Requirements -> Return the lines exactly as they stand, from the first of the material through the line containing "on the blade.".

Information shown ->
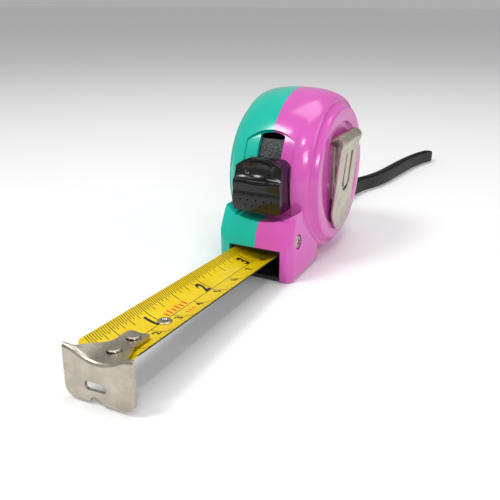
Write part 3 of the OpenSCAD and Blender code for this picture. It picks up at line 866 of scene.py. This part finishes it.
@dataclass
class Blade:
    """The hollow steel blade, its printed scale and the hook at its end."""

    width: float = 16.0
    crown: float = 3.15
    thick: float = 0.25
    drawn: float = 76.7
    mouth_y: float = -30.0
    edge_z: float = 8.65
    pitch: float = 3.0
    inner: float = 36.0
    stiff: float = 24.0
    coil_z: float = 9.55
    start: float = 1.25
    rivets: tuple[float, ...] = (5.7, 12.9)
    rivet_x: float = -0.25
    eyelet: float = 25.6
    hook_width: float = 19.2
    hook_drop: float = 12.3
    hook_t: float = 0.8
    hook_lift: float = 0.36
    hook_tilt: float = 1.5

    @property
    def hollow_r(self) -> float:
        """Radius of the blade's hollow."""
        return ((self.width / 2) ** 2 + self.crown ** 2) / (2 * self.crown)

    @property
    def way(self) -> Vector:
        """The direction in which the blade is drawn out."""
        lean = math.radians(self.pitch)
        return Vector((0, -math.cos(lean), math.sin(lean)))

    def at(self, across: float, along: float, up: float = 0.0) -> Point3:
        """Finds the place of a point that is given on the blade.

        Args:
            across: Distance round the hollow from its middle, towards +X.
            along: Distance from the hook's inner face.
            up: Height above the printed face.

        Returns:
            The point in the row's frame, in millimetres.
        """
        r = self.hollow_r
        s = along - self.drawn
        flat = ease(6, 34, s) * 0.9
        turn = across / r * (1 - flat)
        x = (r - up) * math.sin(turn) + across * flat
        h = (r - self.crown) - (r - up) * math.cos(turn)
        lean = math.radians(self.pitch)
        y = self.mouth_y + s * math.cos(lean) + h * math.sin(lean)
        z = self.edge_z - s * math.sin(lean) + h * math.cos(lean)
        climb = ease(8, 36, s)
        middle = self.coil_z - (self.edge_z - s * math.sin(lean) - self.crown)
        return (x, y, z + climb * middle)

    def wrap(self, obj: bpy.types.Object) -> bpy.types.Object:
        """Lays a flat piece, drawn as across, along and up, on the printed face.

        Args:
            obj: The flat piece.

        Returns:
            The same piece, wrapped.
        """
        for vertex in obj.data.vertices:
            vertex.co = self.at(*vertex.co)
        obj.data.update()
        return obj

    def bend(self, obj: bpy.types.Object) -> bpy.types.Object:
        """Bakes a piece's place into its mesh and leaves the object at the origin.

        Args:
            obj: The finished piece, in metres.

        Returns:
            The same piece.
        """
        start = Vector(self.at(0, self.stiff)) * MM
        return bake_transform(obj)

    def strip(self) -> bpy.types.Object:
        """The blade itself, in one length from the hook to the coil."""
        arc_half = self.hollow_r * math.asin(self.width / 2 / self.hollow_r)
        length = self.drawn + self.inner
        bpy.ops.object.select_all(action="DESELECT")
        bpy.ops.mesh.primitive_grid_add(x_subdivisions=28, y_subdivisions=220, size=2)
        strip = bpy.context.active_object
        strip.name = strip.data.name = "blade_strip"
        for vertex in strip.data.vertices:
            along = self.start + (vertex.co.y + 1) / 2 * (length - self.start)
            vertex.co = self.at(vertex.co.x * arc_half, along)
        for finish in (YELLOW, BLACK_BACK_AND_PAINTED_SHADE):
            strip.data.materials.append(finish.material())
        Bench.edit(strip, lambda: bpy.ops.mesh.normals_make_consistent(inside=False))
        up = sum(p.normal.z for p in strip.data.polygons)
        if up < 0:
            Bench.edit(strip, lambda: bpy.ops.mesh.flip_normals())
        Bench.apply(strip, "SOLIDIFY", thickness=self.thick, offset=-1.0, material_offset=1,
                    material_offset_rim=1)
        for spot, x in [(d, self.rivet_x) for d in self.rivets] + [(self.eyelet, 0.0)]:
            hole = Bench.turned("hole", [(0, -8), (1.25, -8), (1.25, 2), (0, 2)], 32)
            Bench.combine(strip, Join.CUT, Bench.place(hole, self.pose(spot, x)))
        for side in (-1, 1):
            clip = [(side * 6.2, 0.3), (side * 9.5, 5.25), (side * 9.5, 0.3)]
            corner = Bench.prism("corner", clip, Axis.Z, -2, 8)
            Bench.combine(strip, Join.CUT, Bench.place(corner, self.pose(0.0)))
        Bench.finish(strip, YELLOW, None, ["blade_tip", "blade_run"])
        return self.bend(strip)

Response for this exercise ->
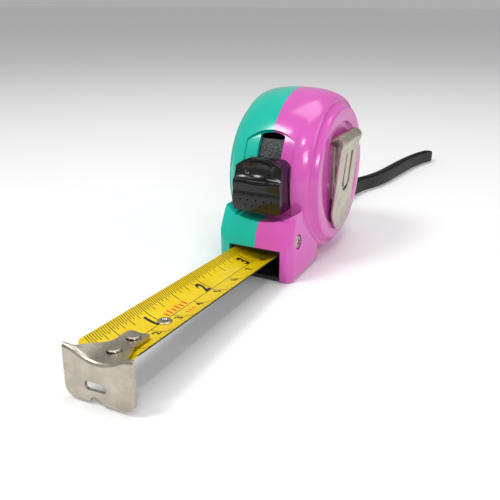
Write part 3 of the OpenSCAD and Blender code for this picture. It picks up at line 866 of scene.py. This part finishes it.
@dataclass
class Blade:
    """The hollow steel blade, its printed scale and the hook at its end."""

    width: float = 16.0
    crown: float = 3.15
    thick: float = 0.25
    drawn: float = 76.7
    mouth_y: float = -30.0
    edge_z: float = 8.65
    pitch: float = 3.0
    inner: float = 36.0
    stiff: float = 24.0
    coil_z: float = 9.55
    start: float = 1.25
    rivets: tuple[float, ...] = (5.7, 12.9)
    rivet_x: float = -0.25
    eyelet: float = 25.6
    hook_width: float = 19.2
    hook_drop: float = 12.3
    hook_t: float = 0.8
    hook_lift: float = 0.36
    hook_tilt: float = 1.5

    @property
    def hollow_r(self) -> float:
        """Radius of the blade's hollow."""
        return ((self.width / 2) ** 2 + self.crown ** 2) / (2 * self.crown)

    @property
    def way(self) -> Vector:
        """The direction in which the blade is drawn out."""
        lean = math.radians(self.pitch)
        return Vector((0, -math.cos(lean), math.sin(lean)))

    def at(self, across: float, along: float, up: float = 0.0) -> Point3:
        """Finds the place of a point that is given on the blade.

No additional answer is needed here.